## THE PROBLEM
Print every entry exactly as written.

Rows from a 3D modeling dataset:
:::

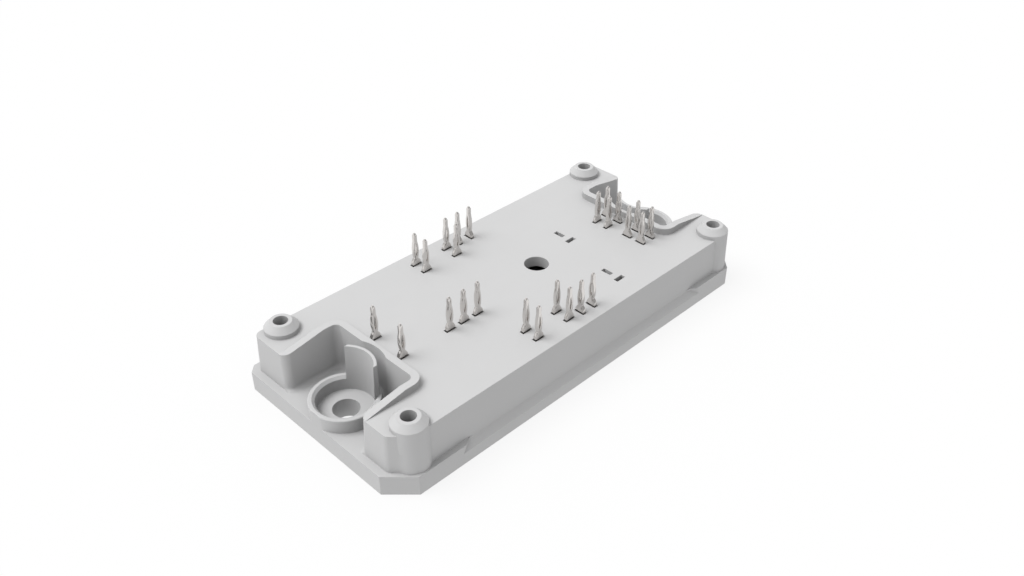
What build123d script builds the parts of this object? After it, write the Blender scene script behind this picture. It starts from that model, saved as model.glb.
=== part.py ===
# Press-fit power module: a moulded housing on a copper-faced ceramic plate.
# Millimetres. The origin is the middle of the bottom face, +X runs along the
# module and +Z points up through the pins.

import os
from math import radians, sqrt, tan

from build123d import *

# Flange at the foot of the housing
flange_length = 82.0
flange_width = 37.4
flange_thick = 3.5
front_corner_cut = 4.0
back_corner_cut = 1.3

# Walls that rise from the flange, measured at their foot
end_ledge = 1.3
side_ledge = 0.95
front_body_cut = 2.8
front_body_round = 1.3
back_body_round = 1.3
wall_draft = 2.1
body_top = 10.25

# Relief along both long edges of the flange. Its ends flare outwards and
# downwards from the end of the crease at the wall
relief_to_screw = 9.15
relief_crease_height = 3.2
relief_edge_height = 2.1
relief_end_flare = 1.6
relief_end_fall = 0.42
relief_end_radius = 2.0
relief_reach = 5.0

# Open bays at both ends, measured at the bay floor
screw_to_end = 5.5
bay_width = 17.9
bay_back_to_screw = 5.8
bay_inner_radius = 1.0
bay_mouth_radius = 1.4
bay_floor_cove = 0.45
niche_radius = 6.45
mouth_margin = 0.03
mouth_spread = 4.2

# Rim that stands on the top along each bay
rim_top = 11.5
rim_width = 1.28
rim_flat_end = 32.0

# Screw collar and the tall shield wall behind it
screw_hole_radius = 2.15
collar_inner_radius = 4.45
collar_wall = 1.15
collar_height = 2.45
collar_chamfer = 0.45
collar_outer_edge = 0.12
shield_top = 11.7
shield_wall = 0.77
shield_width = 7.0

# Standoffs that carry the circuit board
standoff_to_end = 5.45
standoff_to_side = 3.3
standoff_top = 12.0
standoff_foot_radius = 3.02
standoff_shoulder_radius = 2.8
standoff_cone = 1.0
standoff_hole_radius = 1.2
standoff_hole_depth = 9.0

# Gel filling hole in the top
fill_hole_radius = 2.15
fill_hole_x = 6.0

# Substrate: copper, ceramic, copper
copper_thick = 0.3
ceramic_thick = 0.63
ceramic_to_screw = 5.5
ceramic_to_side = 2.1
copper_pull_back = 0.8
adhesive_gap = 0.25
pocket_corner_radius = 0.5

# Walls round the cavity inside the housing
top_wall = 2.0
side_wall = 1.85
niche_wall = 1.15
bay_side_wall = 2.15
standoff_wall = 0.7
gel_level = 5.0

# Stamped pin. Its shoulder passes two points, given as a share of the blade
# width across and a share of the shoulder rise upwards
pin_thick = 0.6
pin_pad_width = 1.8
pin_pad_height = 0.5
pin_stem_width = 1.0
pin_blade_width = 1.75
pin_blade_drop = 2.6
pin_shoulder_start = 0.35
pin_shoulder_rise = 0.85
pin_round_middle = (0.42, 0.36)
pin_round_end = (0.33, 0.52)
pin_neck_width = 0.72
pin_neck_height = 0.25
pin_eye_zone = 2.75
pin_bulge_width = 1.08
pin_bulge_flat = 1.1
pin_eye_length = 2.3
pin_eye_width = 0.3
pin_eye_flat = 0.9
pin_shaft_width = 0.58
pin_top = 16.5
pin_point_height = 0.45
pin_point_width = 0.28
slot_clearance = 0.125

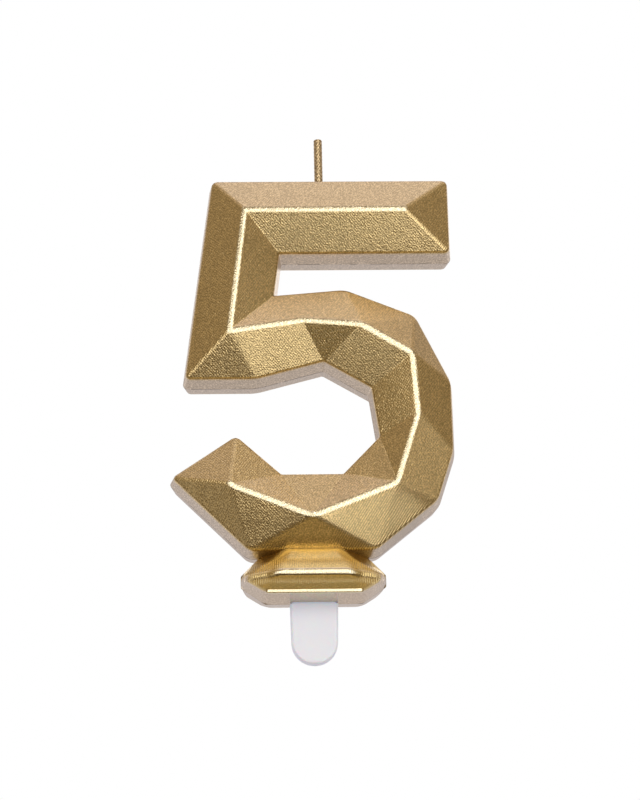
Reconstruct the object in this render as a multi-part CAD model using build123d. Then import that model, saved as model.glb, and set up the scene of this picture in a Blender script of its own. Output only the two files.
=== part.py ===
from build123d import *
import math
import os

# A faceted wax birthday candle in the shape of a 5. Each wax piece is a front and a rear
# casting that meet on the parting plane Y = 0. +Z is up and the front faces -Y. The origin
# is the middle of the foot's underside, on the parting line. Lengths are millimetres.

# ---- driving dimensions ----
NUMBER_HALF_DEPTH = 4.1      # parting plane to the shoulder outline of the 5
NUMBER_DRAFT = 0.5           # how far the outline grows from shoulder to parting plane
PEDESTAL_HALF_DEPTH = 5.5
PEDESTAL_CREST_HEIGHT = 3.7  # crest above the foot's shoulder outline

WICK_X = 2.4
WICK_FOOT_Z = 66.8           # bottom of the wick inside the top bar
WICK_TIP_Z = 90.7
CORE_RADIUS = 0.3
CORE_STICKS_OUT = 0.2        # core above the braid at the burnt end
BRAID_RADIUS = 0.8
WICK_CHANNEL_RADIUS = 0.83
COLLAR_RADIUS = 1.5          # at the bar's top
COLLAR_LIP = 0.15            # thickness of the collar's upper end, past the channel
COLLAR_HEIGHT = 0.7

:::

## FINAL ANSWER
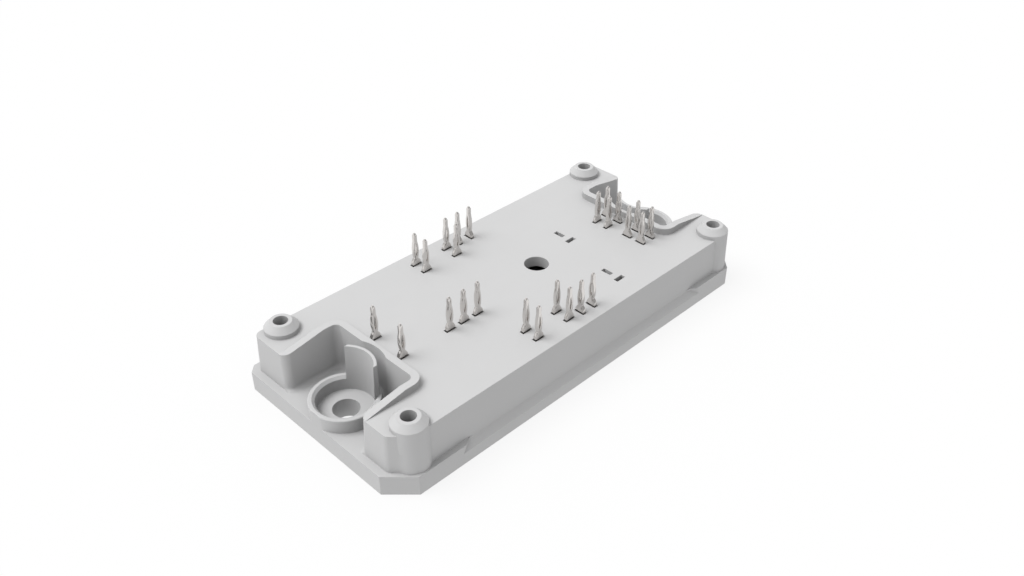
What build123d script builds the parts of this object? After it, write the Blender scene script behind this picture. It starts from that model, saved as model.glb.
=== part.py ===
# Press-fit power module: a moulded housing on a copper-faced ceramic plate.
# Millimetres. The origin is the middle of the bottom face, +X runs along the
# module and +Z points up through the pins.

import os
from math import radians, sqrt, tan

from build123d import *

# Flange at the foot of the housing
flange_length = 82.0
flange_width = 37.4
flange_thick = 3.5
front_corner_cut = 4.0
back_corner_cut = 1.3

# Walls that rise from the flange, measured at their foot
end_ledge = 1.3
side_ledge = 0.95
front_body_cut = 2.8
front_body_round = 1.3
back_body_round = 1.3
wall_draft = 2.1
body_top = 10.25

# Relief along both long edges of the flange. Its ends flare outwards and
# downwards from the end of the crease at the wall
relief_to_screw = 9.15
relief_crease_height = 3.2
relief_edge_height = 2.1
relief_end_flare = 1.6
relief_end_fall = 0.42
relief_end_radius = 2.0
relief_reach = 5.0

# Open bays at both ends, measured at the bay floor
screw_to_end = 5.5
bay_width = 17.9
bay_back_to_screw = 5.8
bay_inner_radius = 1.0
bay_mouth_radius = 1.4
bay_floor_cove = 0.45
niche_radius = 6.45
mouth_margin = 0.03
mouth_spread = 4.2

# Rim that stands on the top along each bay
rim_top = 11.5
rim_width = 1.28
rim_flat_end = 32.0

# Screw collar and the tall shield wall behind it
screw_hole_radius = 2.15
collar_inner_radius = 4.45
collar_wall = 1.15
collar_height = 2.45
collar_chamfer = 0.45
collar_outer_edge = 0.12
shield_top = 11.7
shield_wall = 0.77
shield_width = 7.0

# Standoffs that carry the circuit board
standoff_to_end = 5.45
standoff_to_side = 3.3
standoff_top = 12.0
standoff_foot_radius = 3.02
standoff_shoulder_radius = 2.8
standoff_cone = 1.0
standoff_hole_radius = 1.2
standoff_hole_depth = 9.0

# Gel filling hole in the top
fill_hole_radius = 2.15
fill_hole_x = 6.0

# Substrate: copper, ceramic, copper
copper_thick = 0.3
ceramic_thick = 0.63
ceramic_to_screw = 5.5
ceramic_to_side = 2.1
copper_pull_back = 0.8
adhesive_gap = 0.25
pocket_corner_radius = 0.5

# Walls round the cavity inside the housing
top_wall = 2.0
side_wall = 1.85
niche_wall = 1.15
bay_side_wall = 2.15
standoff_wall = 0.7
gel_level = 5.0

# Stamped pin. Its shoulder passes two points, given as a share of the blade
# width across and a share of the shoulder rise upwards
pin_thick = 0.6
pin_pad_width = 1.8
pin_pad_height = 0.5
pin_stem_width = 1.0
pin_blade_width = 1.75
pin_blade_drop = 2.6
pin_shoulder_start = 0.35
pin_shoulder_rise = 0.85
pin_round_middle = (0.42, 0.36)
pin_round_end = (0.33, 0.52)
pin_neck_width = 0.72
pin_neck_height = 0.25
pin_eye_zone = 2.75
pin_bulge_width = 1.08
pin_bulge_flat = 1.1
pin_eye_length = 2.3
pin_eye_width = 0.3
pin_eye_flat = 0.9
pin_shaft_width = 0.58
pin_top = 16.5
pin_point_height = 0.45
pin_point_width = 0.28
slot_clearance = 0.125

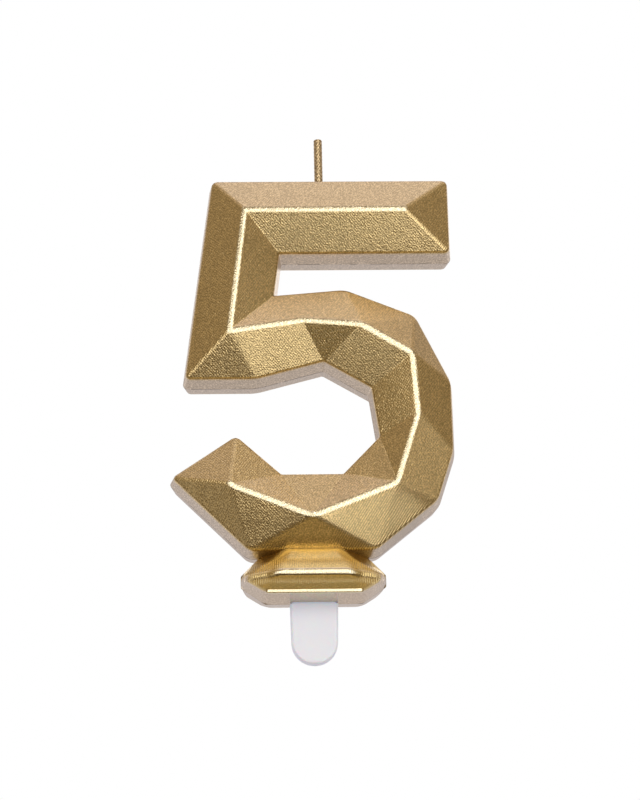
Reconstruct the object in this render as a multi-part CAD model using build123d. Then import that model, saved as model.glb, and set up the scene of this picture in a Blender script of its own. Output only the two files.
=== part.py ===
from build123d import *
import math
import os

# A faceted wax birthday candle in the shape of a 5. Each wax piece is a front and a rear
# casting that meet on the parting plane Y = 0. +Z is up and the front faces -Y. The origin
# is the middle of the foot's underside, on the parting line. Lengths are millimetres.

# ---- driving dimensions ----
NUMBER_HALF_DEPTH = 4.1      # parting plane to the shoulder outline of the 5
NUMBER_DRAFT = 0.5           # how far the outline grows from shoulder to parting plane
PEDESTAL_HALF_DEPTH = 5.5
PEDESTAL_CREST_HEIGHT = 3.7  # crest above the foot's shoulder outline

WICK_X = 2.4
WICK_FOOT_Z = 66.8           # bottom of the wick inside the top bar
WICK_TIP_Z = 90.7
CORE_RADIUS = 0.3
CORE_STICKS_OUT = 0.2        # core above the braid at the burnt end
BRAID_RADIUS = 0.8
WICK_CHANNEL_RADIUS = 0.83
COLLAR_RADIUS = 1.5          # at the bar's top
COLLAR_LIP = 0.15            # thickness of the collar's upper end, past the channel
COLLAR_HEIGHT = 0.7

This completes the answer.